# EXERCISE TASK:
Begin at the first line below and copy each line exactly, ending with the line where "the knot's place." appears.

* Begin DATASET CONTENT *

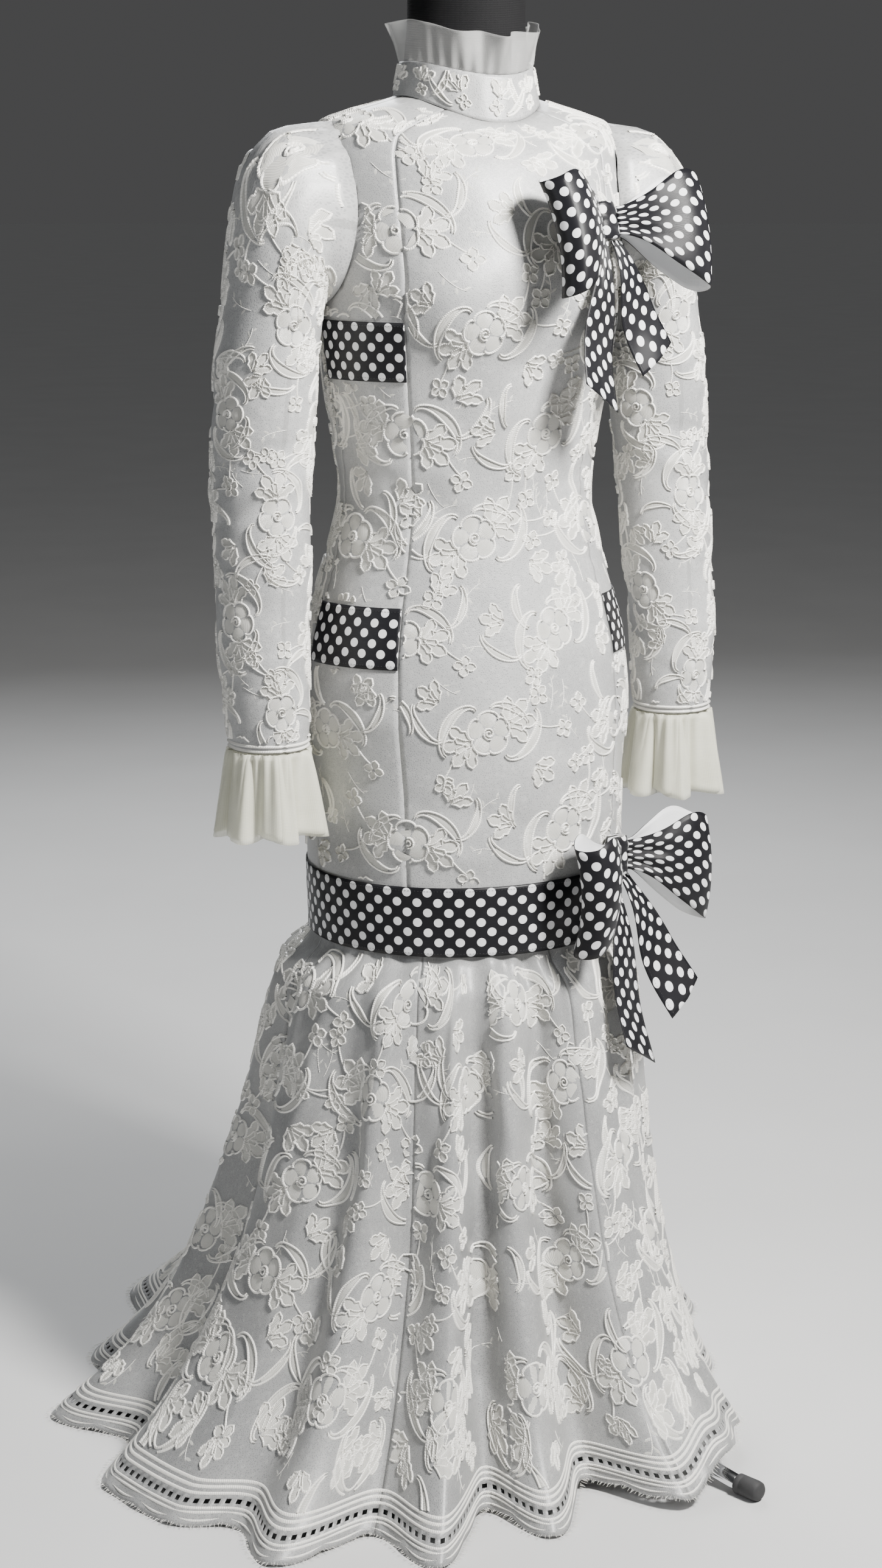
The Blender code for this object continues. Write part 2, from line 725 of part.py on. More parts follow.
def bow_frame(bow, faces):
    """Across, out and up directions of a bow's piece that faces one way, and the knot's place.

    The bow leans back as the cloth behind its knot does.
    """
    row = section_at(bow["height"])
    lean = math.asin(body_normal(bow["angle"], row).z)
    level = direction(faces)
    across = Vector((-level.y, level.x, 0.0))
    out = level * math.cos(lean) + Vector((0.0, 0.0, math.sin(lean)))
    up = across.cross(out) * -1.0
    return across, out, up, body_moved(bow["angle"], row, bow["off"])


def loop_start(bow, faces, side, depth):
    """How far from the knot's middle a loop's layer meets the knot, at a depth off the cloth."""
    turn = math.radians(bow["faces"] - faces) * side
    reach = 0.010
    while reach < 0.030:
        across = reach * math.cos(turn) - depth * math.sin(turn)
        out = depth * math.cos(turn) + reach * math.sin(turn)
        if (across / KNOT["wide"]) ** 2 + ((out - KNOT["middle"]) / KNOT["deep"]) ** 2 > 1.09:
            break
        reach += 0.0001
    return reach


def loop_path(bow, faces, side, less):
    """Path of a loop in plan: out along the back, round the end, and back along the front."""
    reach, bulge = bow["reach"], bow["bulge"]
    starts = [loop_start(bow, faces, side, depth) for depth in KNOT["layers"]]
    back = [(starts[0], KNOT["layers"][0]), (reach * 0.45, 0.0005), (reach * 0.85, 0.002)]
    turn = [(reach * 0.985, bulge * 0.22), (reach, bulge * 0.5), (reach * 0.95, bulge * 0.86)]
    front = [(reach * 0.78, bulge * 1.0), (reach * 0.50, bulge * 0.86),
             (starts[1], KNOT["layers"][1])]
    points = [Vector((x, y, 0.0)) for x, y in back + turn + front]
    moved = []
    for k, point in enumerate(points):
        before, after = points[max(k - 1, 0)], points[min(k + 1, len(points) - 1)]
        along = (after - before).normalized()
        moved.append(point + Vector((-along.y, along.x, 0.0)) * less)
    return moved


def make_bow(title, bow, parent):
    for side, word, faces in ((-1, "right", bow["loops"][0]), (1, "left", bow["loops"][1])):
        across, out, up, at = bow_frame(bow, faces)
        grids = []
        for less in (0.0, RIBBON_WALL):
            path = loop_path(bow, faces, side, less)
            grid = []
            for edge in (1, 0, -1):
                line = []
                for point in path:
                    share = ease((point.x - 0.012) / (bow["reach"] * 0.8))
                    half = mix(bow["knot"] * 0.75, bow["half"], share)
                    fall = -bow["droop"] * (point.x / bow["reach"]) ** 2
                    belly = 0.003 * share if edge == 0 else 0.0
                    place = at + across * side * point.x + out * (point.y + belly)
                    line.append(place + up * (edge * half + fall))
                grid.append(line)
            grids.append(grid)
        wall("%s_loop_%s" % (title, word), grids[0], grids[1], "ribbon", parent)
    make_knot(title + "_knot", bow, parent)
    make_tails(title, bow, parent)


def make_knot(name, bow, parent):
    """Soft rounded band that gathers the two loops."""
    across, out, up, at = bow_frame(bow, bow["faces"])
    mesh = bmesh.new()
    rings = []
    for level, swell in KNOT_RINGS:
        ring = []
        for k in range(KNOT_SIDES):
            turn = math.tau * k / KNOT_SIDES
            x = KNOT["wide"] * swell * math.cos(turn)
            y = KNOT["middle"] + KNOT["deep"] * swell * math.sin(turn)
            ring.append(mesh.verts.new(at + across * x + out * y + up * level * bow["knot"]))
        rings.append(ring)
    close_rings(mesh, rings)
    add_object(name, mesh, "ribbon", parent)


def make_tails(title, bow, parent):
    """Two flat tails that hang from below the knot, cut on the slant."""
    across, out, up, at = bow_frame(bow, bow["faces"])
    root = at - up * (bow["knot"] + SEAM_GAP) + out * TAIL["off"]
    level = direction(bow["faces"])
    levels = 7
    for side, word in ((-1, "right"), (1, "left")):
        length = bow["tail"] * (1.0 if side < 0 else TAIL["left_share"])
        grids = []
        for less in (0.0, RIBBON_WALL):
            grid = []
            for i in range(levels):
                share = i / (levels - 1)
                middle = side * mix(TAIL["near"], TAIL["far"], share)
                half = mix(TAIL["half"], bow["tail_half"], ease(share * 1.6))
                sway = TAIL["wave"] * (1 + math.sin(2.2 * math.pi * share)) + bow["lean"] * share
                line = []
                for edge in (-1, 0, 1):
                    slant = TAIL["slant"] * side * edge * share
                    fold = TAIL["fold"] * share if edge == 0 else 0.0
                    place = root + across * (middle + edge * half)
                    place.z += slant - length * share
                    line.append(place + level * (sway + fold - less))
                grid.append(line)
            grids.append(grid)
        wall("%s_tail_%s" % (title, word), grids[0], grids[1], "ribbon", parent)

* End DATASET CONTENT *

# CORRECT OUTPUT:
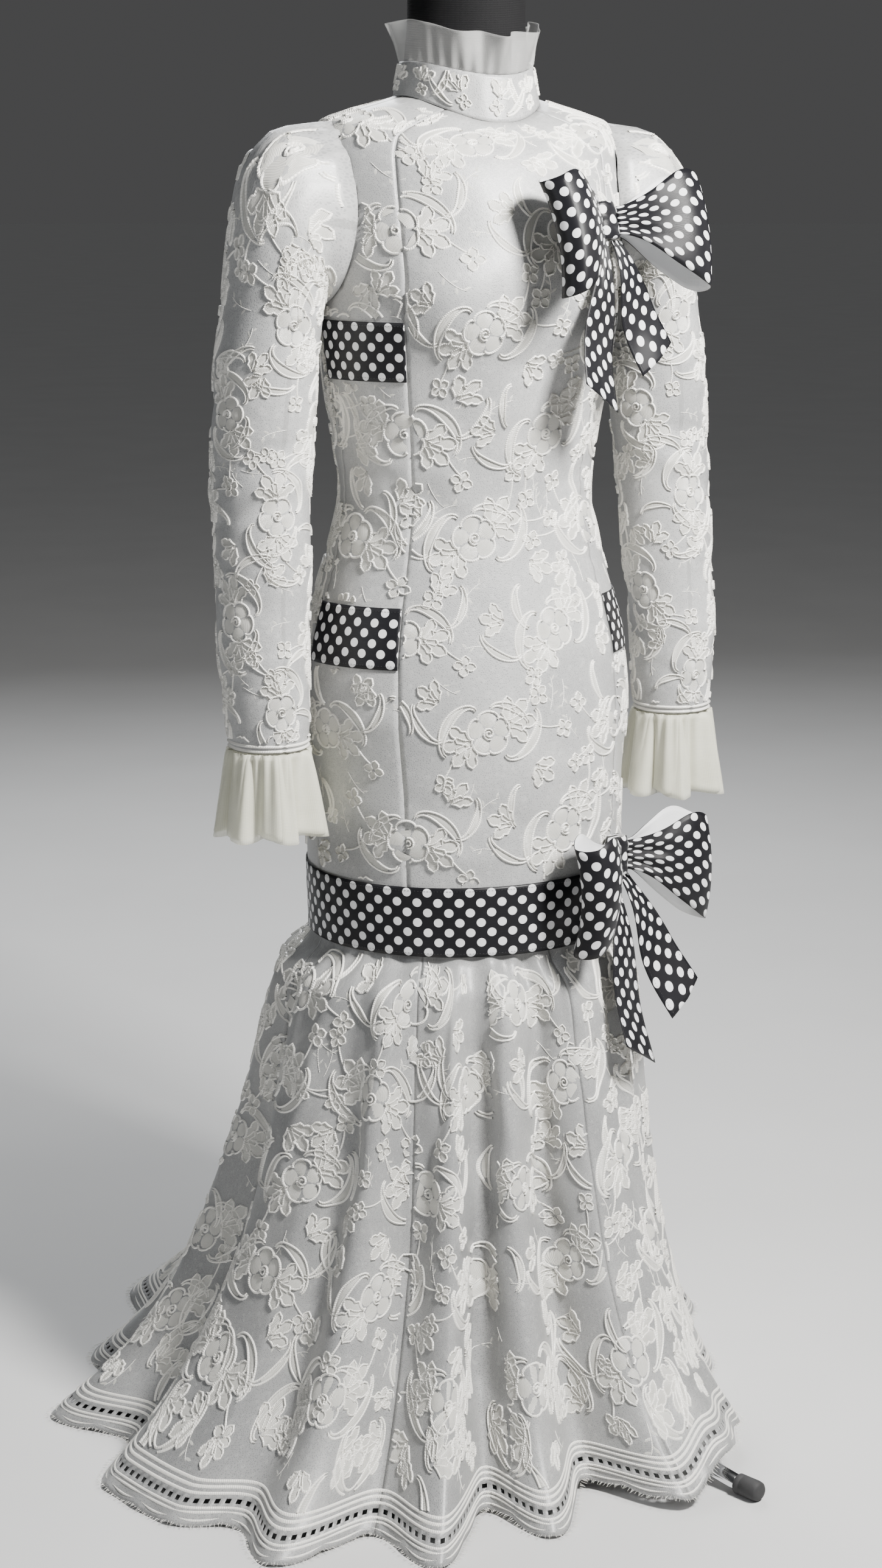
The Blender code for this object continues. Write part 2, from line 725 of part.py on. More parts follow.
def bow_frame(bow, faces):
    """Across, out and up directions of a bow's piece that faces one way, and the knot's place.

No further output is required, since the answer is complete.